Otra pregunta incómoda, que aunque no lo parezca tiene todo que ver con Afganistán: ¿qué significa que el mal sea algo banal? “Eichman en Jerusalén. Un ensayo sobre la banalidad del mal”, el famosísimo ensayo que Hannah Arendt publicó en 1963, se interpreta muchas veces de un modo completamente erróneo o desencaminado. La propia Arendt defendió después que lo que pretendía señalar no era tanto que el mal fuera algo de lo que sus perpetradores responsabilizan a otros – la obediencia debida, que también – sino sobre todo algo de lo que sencillamente no se es consciente. A su juicio, si demonizamos el mal, si asumimos que el mal solo lo pueden provocar monstruos desalmados, en cierto modo les absolvemos a ellos y, sobre todo, nos absolvemos a nosotros mismos de nuestro mayor crimen, el de no pensar las cosas consecuentemente. El de no responsabilizarnos, hasta las heces, de nuestros actos. 

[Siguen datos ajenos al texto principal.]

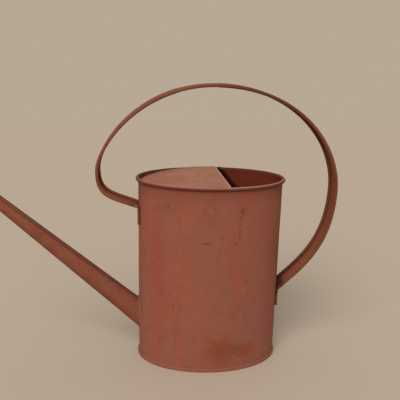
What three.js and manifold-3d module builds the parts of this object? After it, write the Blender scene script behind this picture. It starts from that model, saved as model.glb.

¿Qué hemos sido en Afganistán? Lo realmente perturbador es que ni siquiera nos planteamos la posibilidad de que el mal haya estado de nuestro lado y de que los sembradores de terror y de muerte hayamos sido nosotros. Inconscientes del mal, tal y como avisaba Arendt; cobardes ante la verdad, como denunciaba Ferlosio: “todas las trampas, todas las rebeliones, todos los cinismos, todas las hipocresías, todas las neurosis, todos los disimulos, todas las supersticiones, todos los dogmatismos, todos los rencores, se originan en esta universal mala conciencia y en el denodado empeño por rehuir el trance de mirar cara a cara el espantoso rostro del dolor”.